If it seems confusing that the x-axis and y-axis labels both refer to probabilities, that just means you've been paying attention. While it may seem odd, keep in mind that the $p$ quantified on the x-axis refers to the underlying probability that your coin (in technical terms, a "Bernoulli process") comes up heads (or 1, or "success"). Meanwhile, the probability on the y-axis refers to the probability that $p$ takes on its respective value. In other words, we're computing the probability that a coin's probability of coming up heads is whatever the x-axis value is. If we're dealing with a perfectly fair coin, then the y-axis values will be greatest around 0.5. If the coin is a trick coin that always comes up tails, then most of the probability will cluster around $p=0$. Depending on the amount of data we collect and our priors, the clustering around 0.5 (or 0, in the second example) will be more concentrated or more diffuse (i.e., spread out).  


---
### Task 5:
- Create a function to calculate the posterior.
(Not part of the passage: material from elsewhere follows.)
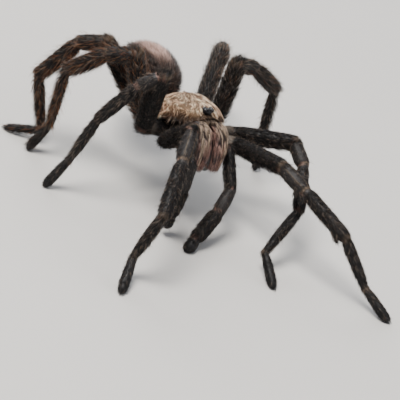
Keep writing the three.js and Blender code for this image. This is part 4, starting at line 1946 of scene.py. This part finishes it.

It should take in a prior distribution, p, n, and k.

---
### Task 6:
- What happens if we get 10 head out of 16 coin flips?
- Create a figure that shows the prior (uniform), likelihood, and the posterior for this situation

In [None]:
# your answer here

---
### Task 7:
- Previously, we have only looked at what happens when we use a uniform prior. Now we will see what happens when we use a non-uniform prior.
- Without getting into the mathematics, we can use a Beta distribution as our prior.
- For simplicity, we will just import a function to generate this distribution from the scipy library (See example below). The beta distribution takes two parameters, referred to as "shape" parameters
- First, plot the beta distribution with the values of 10 and 10.
- Next, repeat task 6 with this new prior distribution. How does this change our posterior?

In [None]:
from scipy.stats import beta # Needed for this section


In [None]:
# your code here


---
### Task 8:
- Using the beta distribution, if you keep the two parameters the same, the distribution will remain symmetric centered at 0.5. If you increase both parameters, the distribution will become narrower (stronger prior) or if you lower them it becomes wider (weaker prior).
- Play around with changing the strength of the prior and look at how this changes the posterior.